29 Facts About Ptolemy


Ptolemy lived in or around the city of Alexandria, in the Roman province of Egypt under Roman rule, had a Latin name, which is generally taken to imply he was a Roman citizen, cited Greek philosophers, and used Babylonian observations and Babylonian lunar theory.


Ptolemy's Greek name, Ptolemaeus, is an ancient Greek personal name.


Several historians have made the deduction that this indicates that Ptolemy would have been a Roman citizen.


Ptolemy wrote in ancient Greek and can be shown to have utilized Babylonian astronomical data.


Ptolemy might have been a Roman citizen, but was ethnically either a Greek or at least a Hellenized Egyptian.


Ptolemy, following Hipparchus, derived each of his geometrical models for the Sun, Moon, and the planets from selected astronomical observations done in the spanning of more than 800 years; however, many astronomers have for centuries suspected that some of his models' parameters were adopted independently of observations.


Ptolemy presented his astronomical models alongside convenient tables, which could be used to compute the future or past position of the planets.


Ptolemy goes beyond the mathematical models of the Almagest to present a physical realization of the universe as a set of nested spheres, in which he used the epicycles of his planetary model to compute the dimensions of the universe.


Ptolemy estimated the Sun was at an average distance of 1,210 Earth radii, while the radius of the sphere of the fixed stars was 20,000 times the radius of the Earth.


The Analemma is a short treatise where Ptolemy provides a method for specifying the location of the sun in three pairs of locally orientated coordinate arcs as a function of the declination of the sun, the terrestrial latitude, and the hour.


The key to the approach is to represent the solid configuration in a plane diagram that Ptolemy calls the analemma.


Ptolemy relied on previous work by an earlier geographer, Marinus of Tyre, as well as on gazetteers of the Roman and ancient Persian Empire.


Ptolemy acknowledged ancient astronomer Hipparchus for having provided the elevation of the north celestial pole for a few cities.


Latitude was measured from the equator, as it is today, but Ptolemy preferred to express it as climata, the length of the longest day rather than degrees of arc: the length of the midsummer day increases from 12h to 24h as one goes from the equator to the polar circle.


One of the places Ptolemy noted specific coordinates for was the now-lost Stone Tower which marked the midpoint on the ancient Silk Road, and which scholars have been trying to locate ever since.

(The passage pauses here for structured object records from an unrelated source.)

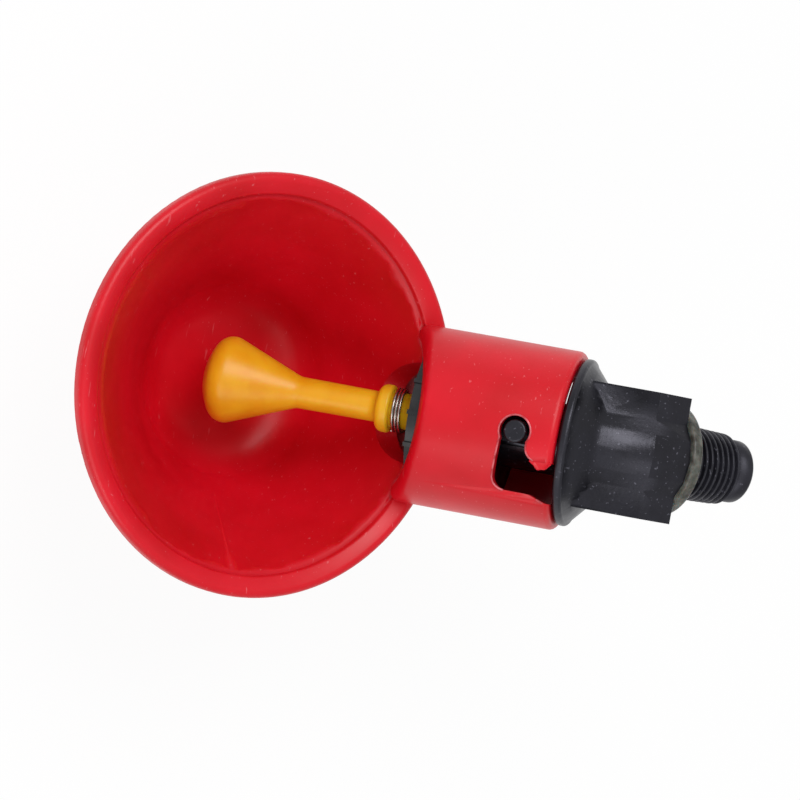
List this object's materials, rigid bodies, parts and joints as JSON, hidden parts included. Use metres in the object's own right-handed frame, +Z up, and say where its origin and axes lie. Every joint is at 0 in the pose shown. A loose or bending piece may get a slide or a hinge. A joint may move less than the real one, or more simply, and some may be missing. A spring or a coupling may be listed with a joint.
{
  "type": "poultry drinking cup",
  "caption": "Round drinking cup on an angled screw-in valve, with a sprung peck trigger that lets water into the bowl.",
  "frame": {"origin": "centre of the washer's sealing face, on the inlet thread's axis", "axes": "+Z up, square to the level rim; +Y along the inlet thread, into the pipe or tank wall; +X across"},
  "size_m": [0.0552, 0.0882, 0.0581],
  "materials": {
    "red_polypropylene": "moulded satin gloss, slightly translucent",
    "black_nylon": "moulded, satin with rough patches",
    "black_nylon_cap": "moulded satin",
    "black_rubber": "matte rubber",
    "clear_silicone": "translucent silicone, cloudy",
    "yellow_acetal": "moulded, soft sheen, slightly translucent",
    "stainless_pin": "turned",
    "spring_steel": "drawn bright wire"
  },
  "bodies": {
    "valve": {"valve_body": "black_nylon", "seat_cap": "black_nylon_cap", "cap_gasket": "black_rubber", "thread_washer": "clear_silicone"},
    "cup": {"cup": "red_polypropylene"},
    "seal": {"valve_seal": "black_rubber"},
    "spring": {"return_spring": "spring_steel"},
    "trigger": {"trigger": "yellow_acetal", "valve_pin": "stainless_pin"}
  },
  "joints": [
    {"name": "cup_twist", "type": "hinge", "parent": "valve", "child": "cup", "pos_m": [0, -0.02474, -0.01994], "axis": [0, -0.7071, -0.7071], "range_deg": [0, 31.5]},
    {"name": "trigger_push", "type": "slide", "parent": "valve", "child": "seal", "axis": [0, 0.7071, 0.7071], "range_m": [0, 0.0012], "stiffness_N_per_m": 300, "springref_m": -0.002, "deforming": ["return_spring"]},
    {"name": "trigger_swing", "type": "hinge", "parent": "seal", "child": "spring", "pos_m": [0, -0.02269, -0.01789], "axis": [0, 0.7071, -0.7071], "range_deg": [-5, 5], "stiffness_Nm_per_rad": 0.05, "deforming": ["return_spring", "valve_seal"]},
    {"name": "trigger_dip", "type": "hinge", "parent": "spring", "child": "trigger", "pos_m": [0, -0.02269, -0.01789], "axis": [1, 0, 0], "range_deg": [-8, 3], "stiffness_Nm_per_rad": 0.05, "deforming": ["return_spring", "valve_seal"]}
  ]
}
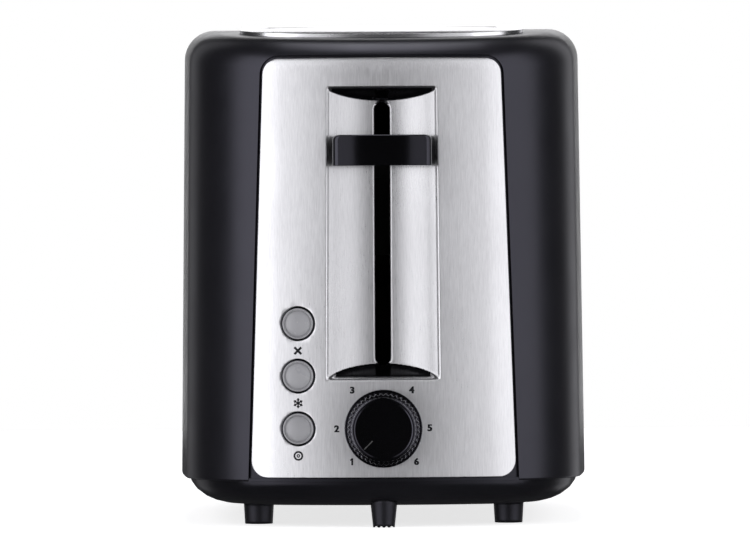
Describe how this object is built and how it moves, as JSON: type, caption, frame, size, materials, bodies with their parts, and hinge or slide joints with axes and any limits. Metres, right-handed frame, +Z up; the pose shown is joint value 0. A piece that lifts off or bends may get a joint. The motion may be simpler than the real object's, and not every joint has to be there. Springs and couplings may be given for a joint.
{
  "type": "pop up toaster",
  "caption": "Two-slot pop up toaster with a black domed housing, steel end panel, side-by-side slots, lift lever, browning dial and round push buttons.",
  "frame": {"origin": "on the floor plane under the middle of the overall width and length", "axes": "+X to the right when facing the controls, +Y from the control end to the rear, +Z up"},
  "size_m": [0.1716, 0.306, 0.2077],
  "materials": {
    "shell_plastic": "smooth satin-gloss black moulding",
    "trim_plastic": "fine-textured black moulding",
    "panel_steel": "fine brushed stainless steel sheet",
    "control_plastic": "polished black moulding",
    "button_plastic": "satin silver-grey moulding",
    "plated_steel": "bright plated steel",
    "sheet_steel": "plain galvanised sheet",
    "mica": "pale mica sheet",
    "heater_alloy": "dull resistance alloy ribbon",
    "inner_nylon": "dark moulded nylon",
    "circuit_board": "green resin board",
    "copper": "copper winding and leaf",
    "lead_sleeve": "woven heat-proof sleeve",
    "foot_rubber": "matt black rubber"
  },
  "bodies": {
    "housing": {"outer_shell": "shell_plastic", "front_frame": "trim_plastic", "front_panel": "panel_steel", "rear_cover": "trim_plastic", "top_plate": "panel_steel", "base_pan": "trim_plastic", "foot_front_left": "foot_rubber", "foot_front_right": "foot_rubber", "foot_rear_left": "foot_rubber", "foot_rear_right": "foot_rubber", "centre_foot": "foot_rubber", "browning_pot": "inner_nylon", "button_bezels": "control_plastic", "button_switches": "inner_nylon", "control_board": "circuit_board", "board_screws": "plated_steel", "mechanism_bracket": "sheet_steel", "guide_rods": "plated_steel", "lift_spring": "plated_steel", "magnet_core": "plated_steel", "magnet_coil": "copper", "power_board": "circuit_board", "power_relay": "inner_nylon", "switch_contacts": "copper", "front_bulkhead": "sheet_steel", "rear_bulkhead": "sheet_steel", "side_liner_left": "sheet_steel", "side_liner_right": "sheet_steel", "cord_bush": "trim_plastic", "terminal_block": "inner_nylon", "wiring": "lead_sleeve", "base_screws": "plated_steel", "heater_board_1": "mica", "heater_board_2": "mica", "heater_board_3": "mica", "heater_board_4": "mica", "heater_wire_1": "heater_alloy", "heater_wire_2": "heater_alloy", "heater_wire_3": "heater_alloy", "heater_wire_4": "heater_alloy"},
    "lift": {"lever_knob": "control_plastic", "lever_arm": "plated_steel", "carriage": "inner_nylon", "latch_plate": "plated_steel", "bread_rack_left": "plated_steel", "bread_rack_right": "plated_steel"},
    "browning_dial": {"browning_knob": "control_plastic", "knob_shaft": "plated_steel"},
    "tray": {"crumb_tray": "sheet_steel", "tray_handle": "trim_plastic"},
    "cancel": {"button_cancel": "button_plastic"},
    "frozen": {"button_frozen": "button_plastic"},
    "bagel": {"button_bagel": "button_plastic"},
    "guide_1": {"bread_guide_1": "plated_steel"},
    "guide_2": {"bread_guide_2": "plated_steel"},
    "guide_3": {"bread_guide_3": "plated_steel"},
    "guide_4": {"bread_guide_4": "plated_steel"}
  },
  "joints": [
    {"name": "lever_slide", "type": "slide", "parent": "housing", "child": "lift", "axis": [0, 0, 1], "range_m": [-0.078, 0.012], "stiffness_N_per_m": 100, "springref_m": 0.012, "deforming": ["lift_spring"]},
    {"name": "browning_turn", "type": "hinge", "parent": "housing", "child": "browning_dial", "pos_m": [0, -0.136, 0.0403], "axis": [0, 1, 0], "range_deg": [0, 270]},
    {"name": "tray_slide", "type": "slide", "parent": "housing", "child": "tray", "axis": [0, 1, 0], "range_m": [0, 0.25]},
    {"name": "cancel_press", "type": "slide", "parent": "housing", "child": "cancel", "axis": [0, 1, 0], "range_m": [0, 0.0012], "stiffness_N_per_m": 400},
    {"name": "frozen_press", "type": "slide", "parent": "housing", "child": "frozen", "axis": [0, 1, 0], "range_m": [0, 0.0012], "stiffness_N_per_m": 400},
    {"name": "bagel_press", "type": "slide", "parent": "housing", "child": "bagel", "axis": [0, 1, 0], "range_m": [0, 0.0012], "stiffness_N_per_m": 400},
    {"name": "guide_1_tilt", "type": "hinge", "parent": "housing", "child": "guide_1", "pos_m": [-0.049, 0.009, 0.036], "axis": [0, 1, 0], "range_deg": [-0.5, 3.05]},
    {"name": "guide_2_tilt", "type": "hinge", "parent": "housing", "child": "guide_2", "pos_m": [-0.011, 0.009, 0.036], "axis": [0, 1, 0], "range_deg": [-3.05, 0.5]},
    {"name": "guide_3_tilt", "type": "hinge", "parent": "housing", "child": "guide_3", "pos_m": [0.011, 0.009, 0.036], "axis": [0, 1, 0], "range_deg": [-0.5, 3.05]},
    {"name": "guide_4_tilt", "type": "hinge", "parent": "housing", "child": "guide_4", "pos_m": [0.049, 0.009, 0.036], "axis": [0, 1, 0], "range_deg": [-3.05, 0.5]}
  ],
  "couplings": [
    {"joint": "guide_1_tilt", "follows": "lever_slide", "rad_per_m": -0.67},
    {"joint": "guide_2_tilt", "follows": "lever_slide", "rad_per_m": 0.67},
    {"joint": "guide_3_tilt", "follows": "lever_slide", "rad_per_m": -0.67},
    {"joint": "guide_4_tilt", "follows": "lever_slide", "rad_per_m": 0.67}
  ]
}
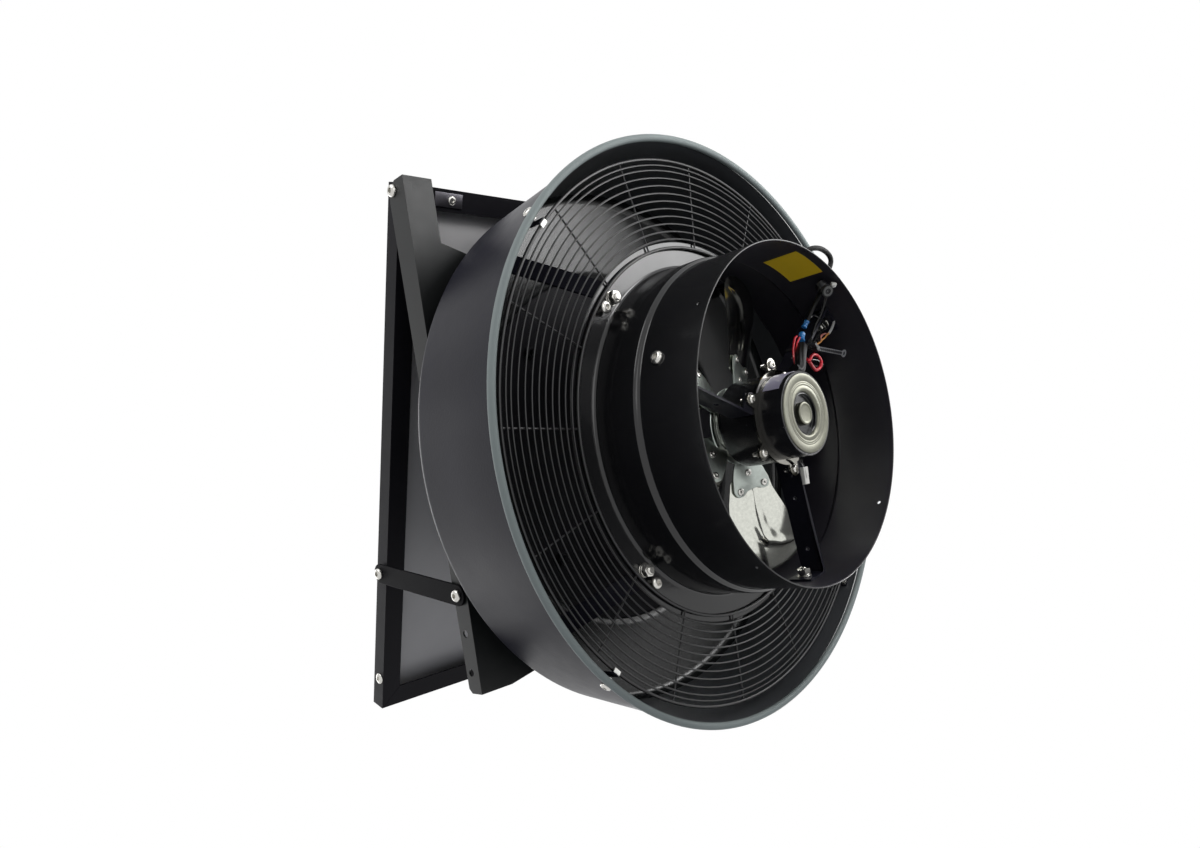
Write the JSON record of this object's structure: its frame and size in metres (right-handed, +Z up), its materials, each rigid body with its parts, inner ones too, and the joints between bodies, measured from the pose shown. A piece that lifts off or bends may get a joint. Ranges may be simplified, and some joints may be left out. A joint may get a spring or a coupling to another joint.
{
  "type": "solar roof ventilation fan",
  "caption": "Round roof ventilation fan with a weather dome, ring guard, throat collar, motor-driven fan and a tilting solar panel on a bracket above.",
  "frame": {"origin": "on the fan axis, in the plane of the throat collar's bottom rim", "axes": "+Z up along the fan axis towards the solar panel, +Y towards the panel's hinge line, +X along that line"},
  "size_m": [0.674, 0.674, 0.543],
  "materials": {
    "black_paint": "satin",
    "plated_steel": "satin",
    "clip_steel": "satin",
    "aluminium_sheet": "polished",
    "cap_metal": "turned",
    "black_anodised": "satin",
    "copper_winding": "varnished",
    "rotor_steel": "plain",
    "black_plastic": "matt",
    "rubber": "matt",
    "red_wire": "gloss",
    "blue_crimp": "gloss",
    "white_plastic": "satin",
    "yellow_label": "satin",
    "silver_label": "satin",
    "solar_glass": "gloss",
    "backsheet": "satin"
  },
  "bodies": {
    "housing": {"throat_collar": "black_paint", "dome_hood": "black_paint", "dome_leg_1": "black_paint", "dome_leg_2": "black_paint", "dome_leg_3": "black_paint", "dome_leg_4": "black_paint", "leg_bolts": "plated_steel", "leg_nuts": "plated_steel", "grille": "black_paint", "grille_clips": "clip_steel", "grille_clip_screws": "plated_steel", "grille_ring_screws": "plated_steel", "motor_can": "black_paint", "motor_end_cap": "cap_metal", "motor_rear_cup": "black_paint", "motor_clamp_ring": "black_paint", "motor_stator": "copper_winding", "motor_bearings": "plated_steel", "motor_arm_1": "black_paint", "motor_arm_2": "black_paint", "motor_arm_3": "black_paint", "ear_screws": "plated_steel", "ear_nuts": "plated_steel", "arm_wall_bolts": "plated_steel", "arm_wall_nuts": "plated_steel", "motor_label": "silver_label", "motor_lead": "rubber", "splice_connectors": "blue_crimp", "red_leads": "red_wire", "cable_tie": "black_plastic", "dc_socket": "black_plastic", "two_pin_plug": "white_plastic", "solar_cable": "rubber", "cable_glands": "rubber", "wall_label": "yellow_label", "panel_bracket": "black_paint", "bracket_bolts": "plated_steel"},
    "fan": {"motor_shaft": "plated_steel", "motor_rotor": "rotor_steel", "fan_hub": "plated_steel", "fan_spider": "plated_steel", "fan_blade_1": "aluminium_sheet", "fan_blade_2": "aluminium_sheet", "fan_blade_3": "aluminium_sheet", "fan_blade_4": "aluminium_sheet", "fan_blade_5": "aluminium_sheet", "blade_rivets": "plated_steel"},
    "panel": {"frame_rails_side": "black_anodised", "frame_rails_end": "black_anodised", "panel_laminate": "solar_glass", "panel_backsheet": "backsheet", "junction_box": "black_plastic", "rail_plates": "black_paint", "frame_screws": "plated_steel", "hinge_bolts": "plated_steel", "strap_upper_bolts": "plated_steel"},
    "strap_left": {"tilt_strap_left": "black_paint", "strap_bolt_left": "plated_steel"},
    "strap_right": {"tilt_strap_right": "black_paint", "strap_bolt_right": "plated_steel"}
  },
  "joints": [
    {"name": "fan_spin", "type": "hinge", "parent": "housing", "child": "fan", "pos_m": [0, 0, 0.093], "axis": [0, 0, 1], "continuous": true},
    {"name": "panel_tilt", "type": "hinge", "parent": "housing", "child": "panel", "pos_m": [0, 0.3126, 0.3138], "axis": [1, 0, 0], "range_deg": [0, 18]},
    {"name": "strap_left_turn", "type": "hinge", "parent": "panel", "child": "strap_left", "pos_m": [-0.2663, -0.11198, 0.4659], "axis": [1, 0, 0], "range_deg": [-98, 0]},
    {"name": "strap_right_turn", "type": "hinge", "parent": "panel", "child": "strap_right", "pos_m": [0.2663, -0.11198, 0.4659], "axis": [1, 0, 0], "range_deg": [-98, 0]}
  ],
  "couplings": [
    {"joint": "strap_left_turn", "follows": "panel_tilt", "ratio": -5.4},
    {"joint": "strap_right_turn", "follows": "panel_tilt", "ratio": -5.4}
  ]
}
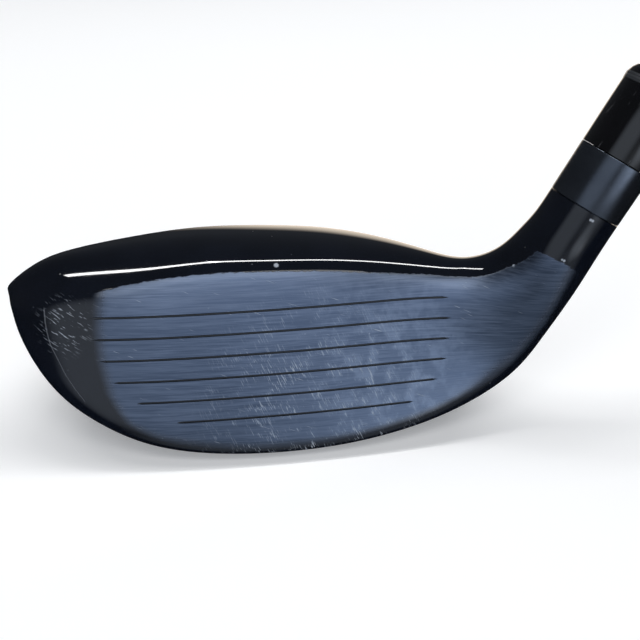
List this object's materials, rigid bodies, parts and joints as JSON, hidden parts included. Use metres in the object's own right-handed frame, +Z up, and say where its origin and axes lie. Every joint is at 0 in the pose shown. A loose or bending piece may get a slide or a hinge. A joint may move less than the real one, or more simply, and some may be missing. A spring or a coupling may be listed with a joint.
{
  "type": "hybrid golf club",
  "caption": "Right-handed hybrid golf club at address: hollow steel head with a grooved lofted face, adjustable hosel sleeve, ferrule, tapered shaft and rubber grip.",
  "frame": {"origin": "the point of the sole that touches the ground when the club stands at address", "axes": "+Z up, -Y the way the face looks (the target side), +X from toe to heel, with the shaft leaning to +X"},
  "size_m": [0.5866, 0.0644, 0.9006],
  "materials": {
    "head_black": "cast stainless steel, gloss black coating, brushed at the heel",
    "face_brushed": "dark blue-grey coating over fine horizontal brushing",
    "crown_gloss": "mirror-gloss black paint",
    "glue": "cured hot-melt glue",
    "weight_steel": "turned steel, satin",
    "screw_dark": "black oxide steel",
    "screw_steel": "plated steel",
    "retainer": "moulded nylon",
    "sleeve_grey": "dark grey anodised aluminium, fine turned grain",
    "ferrule_black": "polished black acetate",
    "ring_silver": "polished trim ring",
    "epoxy": "cured adhesive",
    "brass": "turned brass",
    "shaft_graphite": "painted graphite, clear coat",
    "tape": "paper grip tape",
    "grip_rubber": "matt moulded rubber with a fine tread",
    "cap_rubber": "harder moulded rubber, satin"
  },
  "bodies": {
    "head": {"head_body": "head_black", "face_plate": "face_brushed", "crown_plate": "crown_gloss", "damping_pad": "glue", "screw_washer": "screw_steel"},
    "screw": {"hosel_screw": "screw_steel", "screw_retainer": "retainer"},
    "shaft_assembly": {"loft_sleeve": "sleeve_grey", "ferrule": "ferrule_black", "ferrule_ring": "ring_silver", "tip_bond": "epoxy", "tip_plug": "brass", "shaft": "shaft_graphite", "grip_tape": "tape", "grip": "grip_rubber", "grip_cap": "cap_rubber"},
    "weight": {"sole_weight": "weight_steel"},
    "weight_fixing": {"weight_screw": "screw_dark"}
  },
  "joints": [
    {"name": "hosel_screw_turn", "type": "hinge", "parent": "head", "child": "screw", "pos_m": [0.03295, -0.0053, 0], "axis": [-0.4818, 0, -0.8763], "range_deg": [0, 2880]},
    {"name": "shaft_release", "type": "slide", "parent": "head", "child": "shaft_assembly", "axis": [0.4818, 0, 0.8763], "range_m": [0, 0.0064]},
    {"name": "weight_screw_turn", "type": "hinge", "parent": "weight", "child": "weight_fixing", "pos_m": [-0.00001, 0.02267, 0.00194], "axis": [0, 0.1675, -0.9859], "range_deg": [0, 3240]},
    {"name": "weight_release", "type": "slide", "parent": "head", "child": "weight", "axis": [0, 0.1675, -0.9859], "range_m": [0, 0.0063]}
  ],
  "couplings": [
    {"joint": "shaft_release", "follows": "hosel_screw_turn", "m_per_rad": 0.00012732},
    {"joint": "weight_release", "follows": "weight_screw_turn", "m_per_rad": 0.00011141}
  ]
}
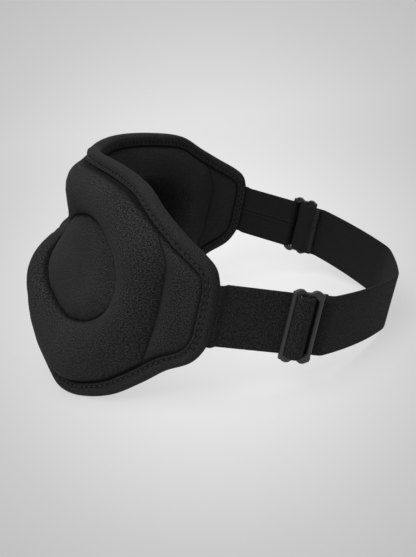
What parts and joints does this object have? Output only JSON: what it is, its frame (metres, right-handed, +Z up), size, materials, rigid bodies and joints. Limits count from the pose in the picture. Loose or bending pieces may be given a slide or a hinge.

Ptolemy's oikoumene spanned 180 degrees of longitude from the Blessed Islands in the Atlantic Ocean to the middle of China, and about 80 degrees of latitude from Shetland to anti-Meroe ; Ptolemy was well aware that he knew about only a quarter of the globe, and an erroneous extension of China southward suggests his sources did not reach all the way to the Pacific Ocean.


Much of the content of the Tetrabiblos was collected from earlier sources; Ptolemy's achievement was to order his material in a systematic way, showing how the subject could, in his view, be rationalized.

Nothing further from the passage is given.